In entrambi i film inglesi è evidenziato l’aspetto commerciale del punk, di certo estremizzato in Gran Bretagna dalla presenza di un gruppo come i Sex Pistols con tutto il clamore mediatico e con la figura, sempre molto contestata, di Malcolm McLaren, com’è ovvio presente in Sid e Nancy. In Jubilee compare invece la figura di Borgia, cinico discografico che pensa solo ai suoi interessi commerciali e ai soldi che potrà guadagnare.

I film americani presentati al TFF mostrano un’altra visione. In alcuni i personaggi punk vengono inglobati appieno nei generi tradizionali, come l’horror in Il ritorno dei morti viventi di Dan O’Bannon (Usa, 1985), in cui un gruppo di punk si trova a fronteggiare un’invasione di zombie, con una colonna sonora a tema con Cramps, Damned, T.S.O.L., tra gli altri, oppure la commedia musicale in Rock’n’Roll High School di Allan Arkush (Usa, 1979), quasi un film promozionale sui Ramones.

Hanno un taglio diverso invece i due film di Penelope Spheeris, regista, produttrice e scrittrice, di certo più vicina lei stessa personalmente al punk, tanto da poterne cogliere gli elementi essenziali non solo nel suo capolavoro, il documentario The Decline of Western Civilization, ma anche in un film in senso stretto, con una trama inventata, come Suburbia. The Decline of Western Civilization (Usa, 1981) è un documentario imprescindibile per la storia del punk. Girato tra il 1979 e il 1980 a Los Angeles, offre un ritratto a tinte forti (ma realistiche) della scena punk di LA, tanto forti che la polizia tentò di impedirne la diffusione. Senza nessun velo, la Spheeries racconta le band tramite interviste, spezzoni di concerti e frammenti di vita privata dei loro componenti con tutto quello che ne consegue, eccessi, droghe, violenza sopra e fuori dal palco, pogo, risse, linguaggio provocatorio e ovviamente musica dura. I nomi sono quelli che hanno fatto la storia del punk: Alice Bag Band, Black Flag, Circle Jerks, Catholic Discipline, Fear, Germs, The X. Ma nel documentario c’è anche tutto ciò che stava attorno alle band, i locali in cui suonavano e le fanzine come Slash. Diretto, genuino, potente, una delle migliori realizzazioni cinematografiche sul punk, cui hanno fatto seguito la parte II dedicata all’heavy metal e la parte III, uscita nel 1998, sulla nuova scena punk.
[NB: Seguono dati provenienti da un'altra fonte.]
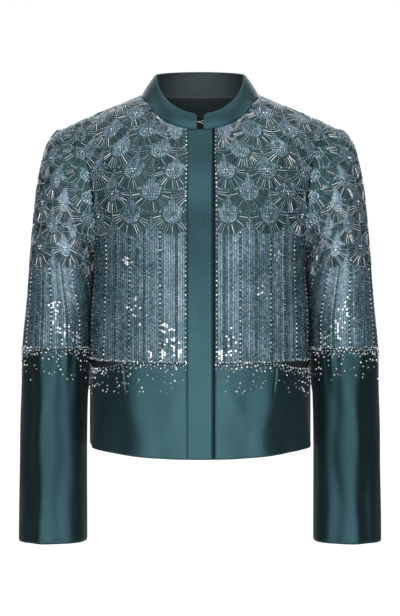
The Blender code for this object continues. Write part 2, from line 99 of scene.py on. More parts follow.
LEFT_FRONT_EDGE_X = 0.0210
UNDERLAP_X = (-0.0140, 0.0250)
POCKET_START_SHARE = 0.25
POCKET_SAG = 0.0100
POCKET_SLANT = 1.3
POCKET_POWER = 0.7
POCKET_FACING_LEVELS = (0.72, 1.20)
COLLAR_GAP = 0.0096
COLLAR_TOP_HALF_WIDTH = 0.0650
COLLAR_TOP_FRONT_DEPTH = 0.0620
COLLAR_TOP_BACK_DEPTH = 0.0430
COLLAR_TOP_FRONT_Z = -0.0345
COLLAR_TOP_SIDE_Z = 0.0310
COLLAR_TOP_BACK_Z = 0.0410
COLLAR_TOP_POWER = 1.12
COLLAR_BOW = 0.0012
COLLAR_CORNER_RADIUS = 0.0060

# Folds in the cloth: the angle or turn of a fold's crest in degrees and half its width, the heights where it
# starts and is full, its height in millimetres, and how far it leans, in degrees for each 100 mm down.
FRONT_FOLDS = {
    "pocket_hollow":  (52, 8, -0.372, -0.440, -2.6, -3),
    "side_roll":      (70, 8, -0.380, -0.450, 2.0, 0),
    "band_roll":      (34, 7, -0.400, -0.480, 1.6, -4),
    "band_hollow":    (21, 6, -0.395, -0.490, -1.6, 3),
    "lap_roll":       (11, 4, -0.300, -0.420, 0.8, 2),
    "bust_hollow":    (64, 9, -0.180, -0.270, -2.6, 7),
    "bust_roll":      (44, 8, -0.200, -0.300, 1.4, 7),
    "waist_hollow":   (33, 7, -0.240, -0.340, -1.4, -6),
}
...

Suburbia (Usa, 1983) è la storia di un gruppo di punk che, abbandonate le famiglie, spesso borghesi ma con storie di abusi, alcolismo e disagio alle spalle, vivono tutti insieme in una casa occupata, ovviamente mal tollerati dagli abitanti della vicina città che organizzano continue rappresaglie armate, conducendo la storia, nonostante la protezione del padre di uno dei ragazzi che è un poliziotto, verso un’inevitabile tragedia. Tra gli interpreti, un giovane Flea, il bassista dei Red Hot Chili Peppers, nel ruolo di Razzle, uno dei punk.
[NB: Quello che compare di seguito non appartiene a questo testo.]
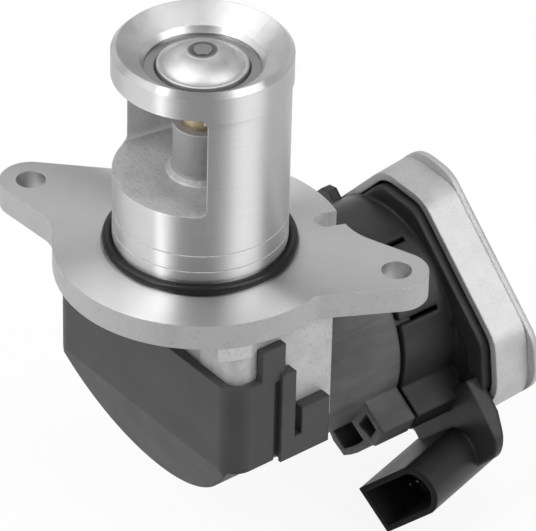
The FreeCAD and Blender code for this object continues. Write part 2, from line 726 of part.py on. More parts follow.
def mechanism_cap():
    inner_half = CAP_HALF_Y - CAP_WALL
    inner_front = CAP_FRONT + CAP_WALL
    shell = cap_plan(CAP_HALF_Y, CAP_FRONT, CAP_REAR, CAP_CORNER_R, CAP_FOLD, CAP_TOP)
    shell = fuse(shell, cap_bulge(CAP_BULGE_R, CAP_HALF_Y, CAP_FRONT, CAP_REAR, CAP_CORNER_R))
    room_top = cap_plan(inner_half, inner_front, CAP_REAR + 1, CAP_CORNER_R - CAP_WALL, CAP_FOLD + CAP_WALL,
                        CAP_TOP)
    room_low = cap_bulge(CAP_BULGE_R - CAP_WALL, inner_half, inner_front, CAP_REAR - CAP_WALL, CAP_CORNER_R - CAP_WALL)
    half = inner_half - 2 * CAP_WALL
    opening = box(inner_front, CAP_REAR - CAP_WALL, -half, half, CAP_FOLD - 0.5, CAP_FOLD + CAP_WALL)
    shell = shell.cut(room_top).cut(room_low).cut(opening)
    for side in (-1, 1):
        shell = dress_cap_side(shell, side)
    return shell.fuse(cap_lug(inner_half)).removeSplitter()


def cap_lug(inner_half):
    """Rounded latch lug on the far side wall."""
    reach = CAP_HALF_Y + LUG_PROUD
    lug = box(LUG_FROM, LUG_TO, inner_half, reach, LUG_BOTTOM, LUG_TOP)

    def outer_edge(edge):
        return edge.BoundBox.XLength > 1 and abs(edge.BoundBox.YMin - reach) < 0.001

    return fillet_where(lug, LUG_ROUND, outer_edge)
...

L’ultimo dei film presentati al TFF è il documentario The Blank Generation (Usa, 1976) diretto da Amos Poe e Ivan Kral, chitarrista e bassista quest’ultimo, che ha suonato con Patti Smith, Blondie, Iggy Pop, e che era a Torino per presentare il film e come testimonial della rassegna sul punk. Il documentario prende il titolo da un brano di Richard Hell, musicista in band come Television e Heartbreakers prima di formare Richard Hell & The Voidoids ed è in pratica un montaggio di riprese amatoriali delle performance di questi e altri gruppi punk, tra cui Ramones, Talking Heads e New York Dolls. Come ha spiegato lo stesso Kral al pubblico del TFF, le riprese nascono come video girati da lui per registrare quello che accadeva a New York, città dove si era trasferito con i genitori dalla nativa Praga, e mostrarlo poi agli amici, con una videocamera amatoriale e senza sonoro perché non si poteva permettere una strumentazione migliore. Il sonoro musicale è stato aggiunto solo in seguito, nel trasformarlo in un documentario, e in forma asincrona, ispirandosi in questo a Jean-Luc Godard e alla Nouvelle Vague francese.